• **PROVIDED RECORDS**:
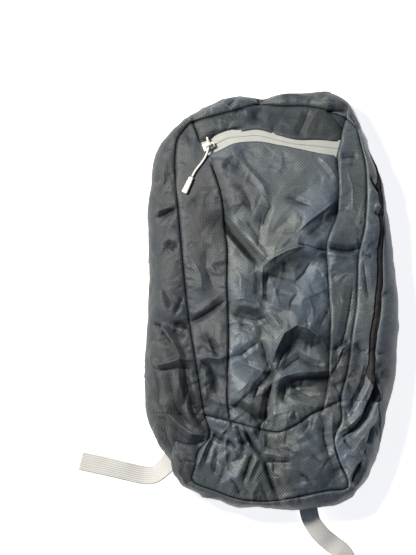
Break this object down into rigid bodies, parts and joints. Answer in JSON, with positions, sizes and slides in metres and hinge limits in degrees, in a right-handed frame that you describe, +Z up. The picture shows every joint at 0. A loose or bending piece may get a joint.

...

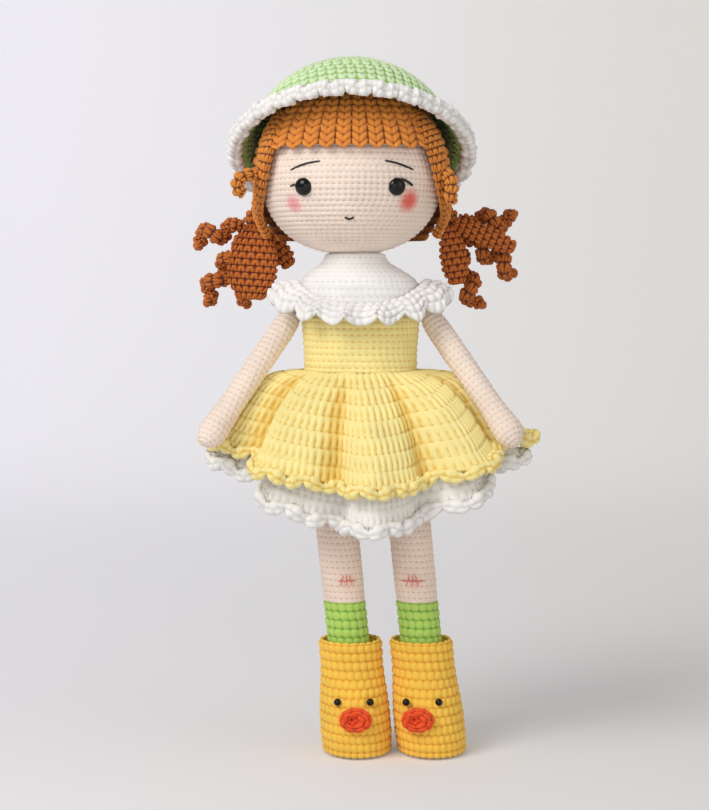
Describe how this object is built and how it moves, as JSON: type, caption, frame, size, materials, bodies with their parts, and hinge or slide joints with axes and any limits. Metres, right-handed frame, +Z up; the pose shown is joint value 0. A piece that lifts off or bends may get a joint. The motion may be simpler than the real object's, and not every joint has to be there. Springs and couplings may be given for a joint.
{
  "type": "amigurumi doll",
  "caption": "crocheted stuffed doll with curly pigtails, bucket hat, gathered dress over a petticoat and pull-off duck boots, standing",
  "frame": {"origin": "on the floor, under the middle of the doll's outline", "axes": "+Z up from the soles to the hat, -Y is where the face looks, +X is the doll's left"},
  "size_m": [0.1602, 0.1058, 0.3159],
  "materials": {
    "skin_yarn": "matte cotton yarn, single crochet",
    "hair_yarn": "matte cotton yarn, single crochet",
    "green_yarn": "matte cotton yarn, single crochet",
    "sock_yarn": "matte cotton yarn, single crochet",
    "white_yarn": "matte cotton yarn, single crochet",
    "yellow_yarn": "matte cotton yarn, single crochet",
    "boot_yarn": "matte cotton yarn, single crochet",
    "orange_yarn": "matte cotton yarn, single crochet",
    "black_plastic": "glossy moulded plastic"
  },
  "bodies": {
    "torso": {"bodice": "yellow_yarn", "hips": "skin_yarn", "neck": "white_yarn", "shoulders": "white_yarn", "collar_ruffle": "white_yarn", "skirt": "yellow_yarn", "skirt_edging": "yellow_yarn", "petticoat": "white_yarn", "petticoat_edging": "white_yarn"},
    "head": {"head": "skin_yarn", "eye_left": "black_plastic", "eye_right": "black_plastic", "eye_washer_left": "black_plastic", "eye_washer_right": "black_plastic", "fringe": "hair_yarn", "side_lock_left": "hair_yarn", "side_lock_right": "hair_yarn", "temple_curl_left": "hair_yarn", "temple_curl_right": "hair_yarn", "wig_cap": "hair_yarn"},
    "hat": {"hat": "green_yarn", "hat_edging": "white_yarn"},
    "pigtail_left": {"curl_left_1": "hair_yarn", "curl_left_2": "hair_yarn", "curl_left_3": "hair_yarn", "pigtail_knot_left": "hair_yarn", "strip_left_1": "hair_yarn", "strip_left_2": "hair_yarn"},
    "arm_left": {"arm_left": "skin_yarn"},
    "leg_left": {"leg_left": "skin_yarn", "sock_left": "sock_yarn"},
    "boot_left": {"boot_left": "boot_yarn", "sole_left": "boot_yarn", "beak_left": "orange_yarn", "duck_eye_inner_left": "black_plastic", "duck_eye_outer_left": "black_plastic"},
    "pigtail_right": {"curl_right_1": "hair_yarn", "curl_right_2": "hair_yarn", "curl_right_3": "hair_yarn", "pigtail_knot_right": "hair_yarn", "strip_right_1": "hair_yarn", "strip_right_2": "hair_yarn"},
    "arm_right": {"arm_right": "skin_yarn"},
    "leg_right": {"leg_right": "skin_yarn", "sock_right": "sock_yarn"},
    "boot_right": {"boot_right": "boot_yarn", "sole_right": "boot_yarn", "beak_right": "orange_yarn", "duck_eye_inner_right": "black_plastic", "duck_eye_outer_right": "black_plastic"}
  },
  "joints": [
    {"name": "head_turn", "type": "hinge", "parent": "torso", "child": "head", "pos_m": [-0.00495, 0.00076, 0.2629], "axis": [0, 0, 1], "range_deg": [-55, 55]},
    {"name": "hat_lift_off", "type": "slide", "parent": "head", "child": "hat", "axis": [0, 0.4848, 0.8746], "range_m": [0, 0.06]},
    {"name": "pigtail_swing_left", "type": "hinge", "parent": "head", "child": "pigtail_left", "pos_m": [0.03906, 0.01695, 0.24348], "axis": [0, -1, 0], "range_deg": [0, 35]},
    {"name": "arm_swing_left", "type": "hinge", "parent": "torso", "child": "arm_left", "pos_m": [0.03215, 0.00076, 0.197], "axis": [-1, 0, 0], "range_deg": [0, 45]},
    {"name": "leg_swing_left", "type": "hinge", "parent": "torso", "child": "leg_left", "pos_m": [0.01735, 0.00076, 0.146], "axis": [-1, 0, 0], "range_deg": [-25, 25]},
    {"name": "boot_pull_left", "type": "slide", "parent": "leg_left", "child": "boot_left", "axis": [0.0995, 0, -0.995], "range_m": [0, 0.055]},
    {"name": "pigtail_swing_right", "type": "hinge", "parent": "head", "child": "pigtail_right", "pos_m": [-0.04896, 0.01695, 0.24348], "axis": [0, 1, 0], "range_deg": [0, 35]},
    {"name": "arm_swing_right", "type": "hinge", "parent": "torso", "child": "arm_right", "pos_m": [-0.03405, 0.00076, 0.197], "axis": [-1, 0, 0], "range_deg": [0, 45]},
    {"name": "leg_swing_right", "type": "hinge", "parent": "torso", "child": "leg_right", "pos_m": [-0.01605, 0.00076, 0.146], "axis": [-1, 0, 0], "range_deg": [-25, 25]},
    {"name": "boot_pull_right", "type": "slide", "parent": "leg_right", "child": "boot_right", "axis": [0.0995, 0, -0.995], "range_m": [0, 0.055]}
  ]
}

==

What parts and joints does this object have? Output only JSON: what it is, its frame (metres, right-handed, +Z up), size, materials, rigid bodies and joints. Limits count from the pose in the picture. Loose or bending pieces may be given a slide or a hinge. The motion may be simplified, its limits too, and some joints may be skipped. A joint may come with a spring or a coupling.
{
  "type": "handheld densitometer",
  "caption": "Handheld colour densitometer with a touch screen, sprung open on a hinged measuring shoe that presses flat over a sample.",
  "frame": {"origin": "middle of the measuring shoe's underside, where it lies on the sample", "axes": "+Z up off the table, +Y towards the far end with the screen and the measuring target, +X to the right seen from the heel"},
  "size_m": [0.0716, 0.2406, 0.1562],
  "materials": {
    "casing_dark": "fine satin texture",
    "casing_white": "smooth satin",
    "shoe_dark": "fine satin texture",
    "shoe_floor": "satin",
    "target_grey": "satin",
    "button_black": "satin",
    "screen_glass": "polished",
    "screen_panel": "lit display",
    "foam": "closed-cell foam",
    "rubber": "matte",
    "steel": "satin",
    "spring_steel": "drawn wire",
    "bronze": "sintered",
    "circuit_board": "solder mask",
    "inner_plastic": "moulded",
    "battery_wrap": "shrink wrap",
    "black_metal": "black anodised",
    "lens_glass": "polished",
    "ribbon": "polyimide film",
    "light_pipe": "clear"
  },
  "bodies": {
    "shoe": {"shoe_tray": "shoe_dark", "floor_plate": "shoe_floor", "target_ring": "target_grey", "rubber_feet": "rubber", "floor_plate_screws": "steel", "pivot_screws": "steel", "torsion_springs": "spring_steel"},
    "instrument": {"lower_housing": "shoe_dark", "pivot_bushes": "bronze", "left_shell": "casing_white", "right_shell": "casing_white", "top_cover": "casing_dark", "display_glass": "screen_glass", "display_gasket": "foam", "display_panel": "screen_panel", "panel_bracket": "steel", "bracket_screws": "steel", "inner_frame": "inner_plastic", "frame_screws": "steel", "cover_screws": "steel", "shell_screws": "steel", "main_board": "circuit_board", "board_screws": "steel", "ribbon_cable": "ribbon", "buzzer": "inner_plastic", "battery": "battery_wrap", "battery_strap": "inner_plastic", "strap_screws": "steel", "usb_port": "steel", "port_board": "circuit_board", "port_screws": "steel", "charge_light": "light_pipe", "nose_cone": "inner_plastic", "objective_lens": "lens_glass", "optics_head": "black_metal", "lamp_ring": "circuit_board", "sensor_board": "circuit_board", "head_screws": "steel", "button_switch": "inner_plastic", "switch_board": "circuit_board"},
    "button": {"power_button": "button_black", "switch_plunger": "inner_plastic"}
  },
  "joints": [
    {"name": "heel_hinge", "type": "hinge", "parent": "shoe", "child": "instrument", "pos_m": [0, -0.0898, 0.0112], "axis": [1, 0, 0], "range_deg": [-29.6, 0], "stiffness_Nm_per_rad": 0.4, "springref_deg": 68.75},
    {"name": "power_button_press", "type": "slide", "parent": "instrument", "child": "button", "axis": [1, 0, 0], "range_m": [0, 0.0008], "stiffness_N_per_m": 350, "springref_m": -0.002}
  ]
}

• **DIRECTIONS**: Count the lines in the entries above that include the string "rigid", then give only that figure.

• **TASK RESPONSE**: 2